**Instruction**
Set down the material exactly as given, please, from its first line through the line that includes "if index % 2".

**Available data**
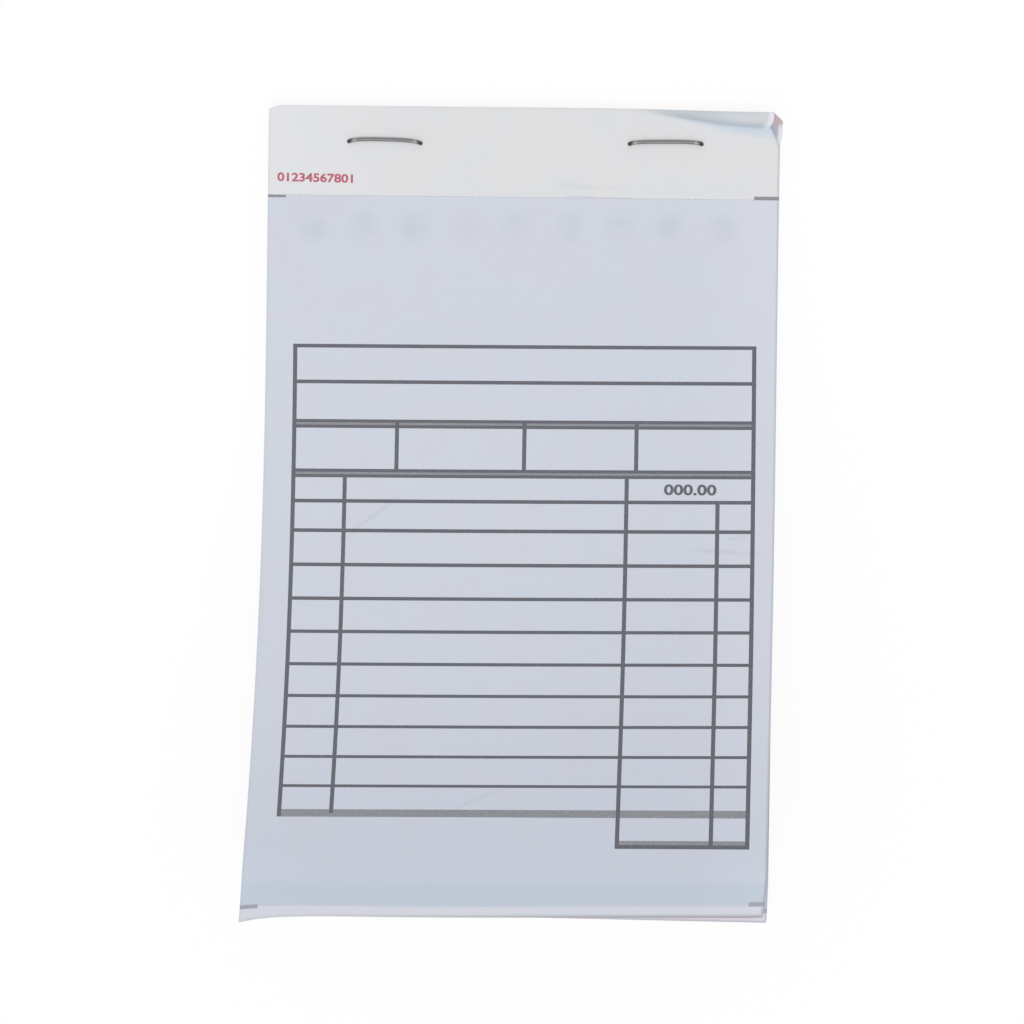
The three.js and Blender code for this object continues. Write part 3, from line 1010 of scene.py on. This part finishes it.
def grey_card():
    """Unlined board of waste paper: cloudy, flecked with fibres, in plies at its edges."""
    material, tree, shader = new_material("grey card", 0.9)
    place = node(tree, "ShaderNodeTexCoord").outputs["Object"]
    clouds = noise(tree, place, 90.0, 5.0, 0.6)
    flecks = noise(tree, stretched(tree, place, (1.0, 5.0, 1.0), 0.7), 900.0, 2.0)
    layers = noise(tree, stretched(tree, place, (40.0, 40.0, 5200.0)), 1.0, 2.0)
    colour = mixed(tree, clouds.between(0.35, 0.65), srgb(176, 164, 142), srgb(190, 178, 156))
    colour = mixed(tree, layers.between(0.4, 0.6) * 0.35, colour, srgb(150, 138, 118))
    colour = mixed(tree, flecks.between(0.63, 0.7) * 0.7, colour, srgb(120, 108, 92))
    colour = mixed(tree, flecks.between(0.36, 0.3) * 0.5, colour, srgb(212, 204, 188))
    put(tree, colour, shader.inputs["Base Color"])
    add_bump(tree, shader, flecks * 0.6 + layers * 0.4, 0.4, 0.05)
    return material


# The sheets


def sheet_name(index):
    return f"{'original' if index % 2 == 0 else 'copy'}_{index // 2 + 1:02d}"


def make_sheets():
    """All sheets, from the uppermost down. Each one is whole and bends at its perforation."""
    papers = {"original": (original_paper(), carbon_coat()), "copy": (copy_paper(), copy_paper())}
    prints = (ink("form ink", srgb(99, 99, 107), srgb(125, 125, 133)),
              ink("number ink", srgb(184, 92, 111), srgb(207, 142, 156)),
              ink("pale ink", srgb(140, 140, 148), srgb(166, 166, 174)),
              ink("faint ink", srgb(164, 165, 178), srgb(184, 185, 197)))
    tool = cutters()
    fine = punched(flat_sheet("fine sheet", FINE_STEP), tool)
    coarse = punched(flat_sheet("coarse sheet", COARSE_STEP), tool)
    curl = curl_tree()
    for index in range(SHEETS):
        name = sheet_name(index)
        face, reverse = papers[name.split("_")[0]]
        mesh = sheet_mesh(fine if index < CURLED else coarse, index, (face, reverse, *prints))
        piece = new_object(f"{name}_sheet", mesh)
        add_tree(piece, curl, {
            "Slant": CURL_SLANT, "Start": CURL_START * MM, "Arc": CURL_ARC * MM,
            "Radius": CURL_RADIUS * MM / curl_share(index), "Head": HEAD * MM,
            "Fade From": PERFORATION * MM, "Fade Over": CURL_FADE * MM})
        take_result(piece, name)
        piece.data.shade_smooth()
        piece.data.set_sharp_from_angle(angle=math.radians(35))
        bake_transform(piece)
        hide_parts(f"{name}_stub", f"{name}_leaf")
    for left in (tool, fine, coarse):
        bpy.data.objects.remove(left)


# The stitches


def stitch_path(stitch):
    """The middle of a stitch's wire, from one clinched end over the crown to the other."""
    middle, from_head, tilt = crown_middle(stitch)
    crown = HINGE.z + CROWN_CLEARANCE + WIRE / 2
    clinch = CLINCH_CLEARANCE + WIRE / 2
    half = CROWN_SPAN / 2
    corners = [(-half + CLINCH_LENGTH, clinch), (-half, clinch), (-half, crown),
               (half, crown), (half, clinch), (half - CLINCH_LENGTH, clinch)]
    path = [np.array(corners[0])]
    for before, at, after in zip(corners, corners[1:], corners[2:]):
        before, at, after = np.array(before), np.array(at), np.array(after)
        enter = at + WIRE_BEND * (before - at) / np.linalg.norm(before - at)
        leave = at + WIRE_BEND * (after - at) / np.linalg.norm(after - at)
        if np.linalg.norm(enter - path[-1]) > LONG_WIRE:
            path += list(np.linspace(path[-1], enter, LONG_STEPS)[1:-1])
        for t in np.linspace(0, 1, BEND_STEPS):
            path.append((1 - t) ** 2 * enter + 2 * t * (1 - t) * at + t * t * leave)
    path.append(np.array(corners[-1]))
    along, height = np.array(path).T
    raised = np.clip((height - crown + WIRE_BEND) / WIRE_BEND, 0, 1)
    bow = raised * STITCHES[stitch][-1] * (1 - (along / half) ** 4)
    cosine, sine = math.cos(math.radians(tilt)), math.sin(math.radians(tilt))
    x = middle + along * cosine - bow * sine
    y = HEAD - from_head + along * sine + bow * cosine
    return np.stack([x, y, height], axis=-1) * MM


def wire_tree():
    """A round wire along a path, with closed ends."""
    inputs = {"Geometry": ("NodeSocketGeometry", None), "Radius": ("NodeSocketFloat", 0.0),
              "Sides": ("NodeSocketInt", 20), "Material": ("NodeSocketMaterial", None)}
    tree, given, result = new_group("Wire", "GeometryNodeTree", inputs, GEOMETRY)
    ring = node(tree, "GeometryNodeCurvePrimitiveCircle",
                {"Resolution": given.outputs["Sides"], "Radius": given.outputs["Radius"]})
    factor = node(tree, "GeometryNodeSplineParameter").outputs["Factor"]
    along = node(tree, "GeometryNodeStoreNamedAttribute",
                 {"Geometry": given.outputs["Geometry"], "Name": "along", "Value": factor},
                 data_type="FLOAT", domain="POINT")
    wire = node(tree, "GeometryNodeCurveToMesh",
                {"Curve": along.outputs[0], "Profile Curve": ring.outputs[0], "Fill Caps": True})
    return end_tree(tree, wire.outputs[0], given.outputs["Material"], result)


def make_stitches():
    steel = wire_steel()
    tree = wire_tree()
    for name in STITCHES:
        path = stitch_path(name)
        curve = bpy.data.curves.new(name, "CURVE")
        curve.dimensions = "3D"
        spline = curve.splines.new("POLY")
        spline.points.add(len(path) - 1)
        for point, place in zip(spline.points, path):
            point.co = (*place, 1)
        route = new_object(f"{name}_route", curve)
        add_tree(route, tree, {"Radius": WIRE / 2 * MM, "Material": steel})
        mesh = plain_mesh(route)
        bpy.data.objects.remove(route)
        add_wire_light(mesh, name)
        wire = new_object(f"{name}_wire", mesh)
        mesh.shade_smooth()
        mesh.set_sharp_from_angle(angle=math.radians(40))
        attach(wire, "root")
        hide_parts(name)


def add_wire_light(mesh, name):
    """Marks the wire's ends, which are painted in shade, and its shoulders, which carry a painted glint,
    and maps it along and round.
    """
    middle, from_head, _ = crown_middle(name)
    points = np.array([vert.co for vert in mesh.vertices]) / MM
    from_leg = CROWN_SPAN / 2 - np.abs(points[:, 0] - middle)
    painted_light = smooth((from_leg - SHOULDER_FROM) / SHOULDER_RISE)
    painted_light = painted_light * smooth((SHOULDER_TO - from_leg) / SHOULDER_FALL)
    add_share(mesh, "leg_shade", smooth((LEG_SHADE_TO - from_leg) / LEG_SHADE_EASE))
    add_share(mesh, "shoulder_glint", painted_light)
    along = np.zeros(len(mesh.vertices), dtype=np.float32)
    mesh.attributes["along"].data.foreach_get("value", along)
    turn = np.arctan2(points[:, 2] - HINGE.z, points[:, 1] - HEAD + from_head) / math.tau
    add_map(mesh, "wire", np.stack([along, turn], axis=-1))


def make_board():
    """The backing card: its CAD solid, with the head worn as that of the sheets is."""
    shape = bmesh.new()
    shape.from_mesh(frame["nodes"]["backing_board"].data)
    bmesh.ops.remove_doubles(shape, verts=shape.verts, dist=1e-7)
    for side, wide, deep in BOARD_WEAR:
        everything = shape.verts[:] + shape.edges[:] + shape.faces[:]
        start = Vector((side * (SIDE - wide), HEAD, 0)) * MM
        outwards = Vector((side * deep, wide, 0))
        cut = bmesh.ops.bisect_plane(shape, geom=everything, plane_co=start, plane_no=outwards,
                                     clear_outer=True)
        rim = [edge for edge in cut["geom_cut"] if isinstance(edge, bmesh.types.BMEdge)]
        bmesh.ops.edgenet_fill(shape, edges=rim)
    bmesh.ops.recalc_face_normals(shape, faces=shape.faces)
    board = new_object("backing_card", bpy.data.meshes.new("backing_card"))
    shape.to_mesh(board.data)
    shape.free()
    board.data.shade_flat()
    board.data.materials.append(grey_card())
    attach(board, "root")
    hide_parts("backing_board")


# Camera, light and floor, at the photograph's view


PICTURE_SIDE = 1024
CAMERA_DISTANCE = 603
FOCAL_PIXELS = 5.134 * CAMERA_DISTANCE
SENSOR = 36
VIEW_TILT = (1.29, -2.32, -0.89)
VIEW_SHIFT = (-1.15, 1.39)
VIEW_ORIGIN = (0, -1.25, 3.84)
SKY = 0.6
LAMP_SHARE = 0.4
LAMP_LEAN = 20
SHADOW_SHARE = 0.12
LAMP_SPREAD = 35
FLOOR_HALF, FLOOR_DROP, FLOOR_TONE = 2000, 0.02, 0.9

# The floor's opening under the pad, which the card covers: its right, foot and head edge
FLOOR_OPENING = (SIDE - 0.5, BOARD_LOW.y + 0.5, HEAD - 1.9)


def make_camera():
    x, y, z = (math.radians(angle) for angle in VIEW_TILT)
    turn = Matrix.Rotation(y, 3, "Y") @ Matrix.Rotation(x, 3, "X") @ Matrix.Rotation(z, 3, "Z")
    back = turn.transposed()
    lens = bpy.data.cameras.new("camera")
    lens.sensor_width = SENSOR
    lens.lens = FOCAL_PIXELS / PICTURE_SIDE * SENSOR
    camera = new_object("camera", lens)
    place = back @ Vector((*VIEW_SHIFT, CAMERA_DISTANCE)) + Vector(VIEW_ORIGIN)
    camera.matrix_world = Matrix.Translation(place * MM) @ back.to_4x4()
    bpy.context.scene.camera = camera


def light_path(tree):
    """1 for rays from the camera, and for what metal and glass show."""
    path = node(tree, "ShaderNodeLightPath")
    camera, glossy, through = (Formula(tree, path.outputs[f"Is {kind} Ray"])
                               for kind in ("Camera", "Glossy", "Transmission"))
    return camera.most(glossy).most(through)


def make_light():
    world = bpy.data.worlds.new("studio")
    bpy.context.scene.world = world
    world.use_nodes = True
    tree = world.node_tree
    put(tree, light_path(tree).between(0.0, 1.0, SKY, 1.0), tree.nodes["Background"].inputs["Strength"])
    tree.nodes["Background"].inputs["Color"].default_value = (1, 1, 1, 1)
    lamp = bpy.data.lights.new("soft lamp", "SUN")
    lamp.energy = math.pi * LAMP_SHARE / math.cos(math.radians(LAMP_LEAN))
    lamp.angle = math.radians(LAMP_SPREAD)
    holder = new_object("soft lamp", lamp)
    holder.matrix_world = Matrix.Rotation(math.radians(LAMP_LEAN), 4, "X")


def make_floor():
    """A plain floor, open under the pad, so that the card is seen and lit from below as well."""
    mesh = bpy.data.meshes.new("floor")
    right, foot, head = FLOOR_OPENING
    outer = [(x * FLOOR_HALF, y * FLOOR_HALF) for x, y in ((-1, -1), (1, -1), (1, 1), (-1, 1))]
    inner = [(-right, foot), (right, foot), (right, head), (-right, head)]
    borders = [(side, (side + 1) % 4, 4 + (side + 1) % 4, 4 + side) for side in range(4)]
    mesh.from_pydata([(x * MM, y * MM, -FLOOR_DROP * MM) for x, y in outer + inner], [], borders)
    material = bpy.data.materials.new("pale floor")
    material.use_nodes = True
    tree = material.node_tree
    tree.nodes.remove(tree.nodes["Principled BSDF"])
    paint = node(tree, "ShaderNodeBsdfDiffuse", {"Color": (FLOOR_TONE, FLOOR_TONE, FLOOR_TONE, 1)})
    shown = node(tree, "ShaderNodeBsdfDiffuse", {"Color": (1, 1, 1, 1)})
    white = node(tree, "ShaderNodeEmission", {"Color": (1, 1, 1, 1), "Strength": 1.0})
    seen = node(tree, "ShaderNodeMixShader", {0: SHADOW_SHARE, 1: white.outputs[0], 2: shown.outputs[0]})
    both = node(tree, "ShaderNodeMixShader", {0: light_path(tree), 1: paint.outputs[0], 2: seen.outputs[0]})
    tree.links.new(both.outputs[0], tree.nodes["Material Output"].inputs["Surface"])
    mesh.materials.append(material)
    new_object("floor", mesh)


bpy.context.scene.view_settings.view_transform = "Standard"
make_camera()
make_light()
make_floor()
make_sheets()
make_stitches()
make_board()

**Solution to the problem**
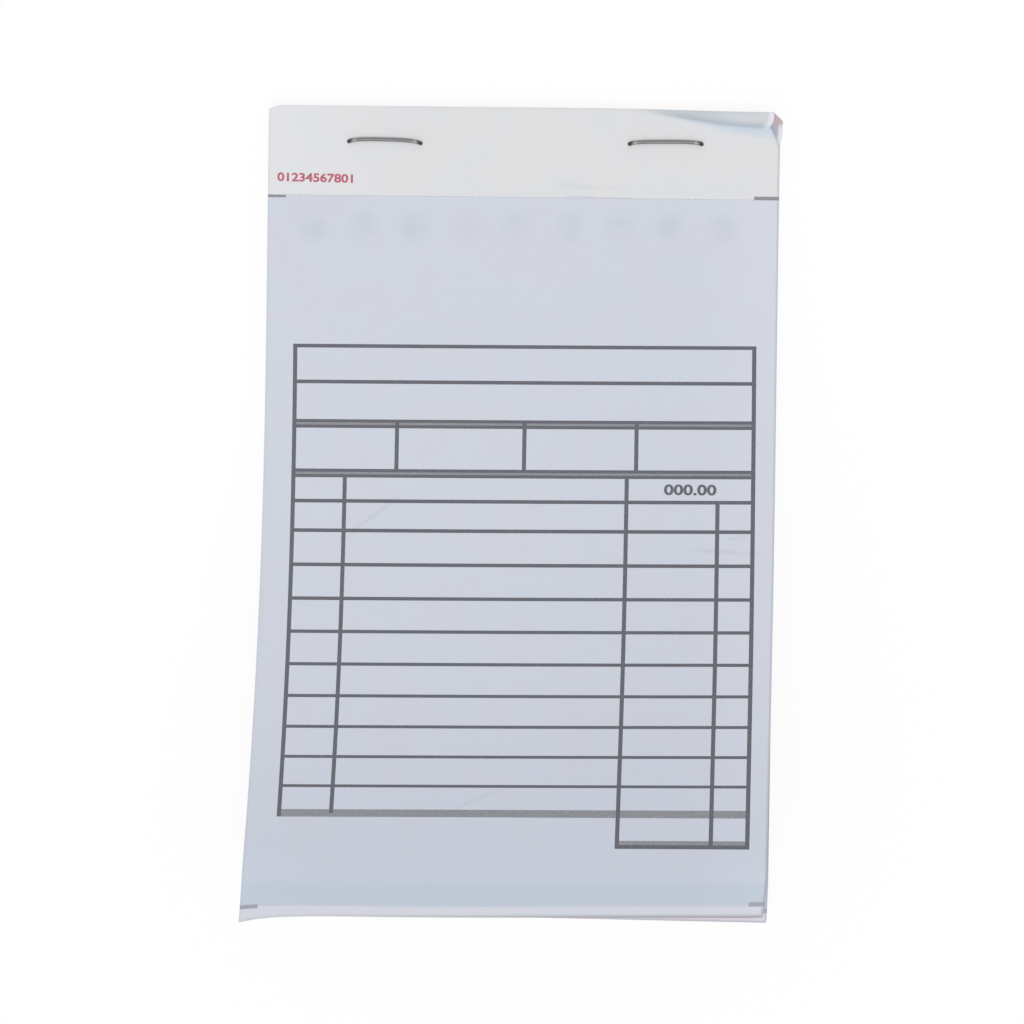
The three.js and Blender code for this object continues. Write part 3, from line 1010 of scene.py on. This part finishes it.
def grey_card():
    """Unlined board of waste paper: cloudy, flecked with fibres, in plies at its edges."""
    material, tree, shader = new_material("grey card", 0.9)
    place = node(tree, "ShaderNodeTexCoord").outputs["Object"]
    clouds = noise(tree, place, 90.0, 5.0, 0.6)
    flecks = noise(tree, stretched(tree, place, (1.0, 5.0, 1.0), 0.7), 900.0, 2.0)
    layers = noise(tree, stretched(tree, place, (40.0, 40.0, 5200.0)), 1.0, 2.0)
    colour = mixed(tree, clouds.between(0.35, 0.65), srgb(176, 164, 142), srgb(190, 178, 156))
    colour = mixed(tree, layers.between(0.4, 0.6) * 0.35, colour, srgb(150, 138, 118))
    colour = mixed(tree, flecks.between(0.63, 0.7) * 0.7, colour, srgb(120, 108, 92))
    colour = mixed(tree, flecks.between(0.36, 0.3) * 0.5, colour, srgb(212, 204, 188))
    put(tree, colour, shader.inputs["Base Color"])
    add_bump(tree, shader, flecks * 0.6 + layers * 0.4, 0.4, 0.05)
    return material


# The sheets


def sheet_name(index):
    return f"{'original' if index % 2 == 0 else 'copy'}_{index // 2 + 1:02d}"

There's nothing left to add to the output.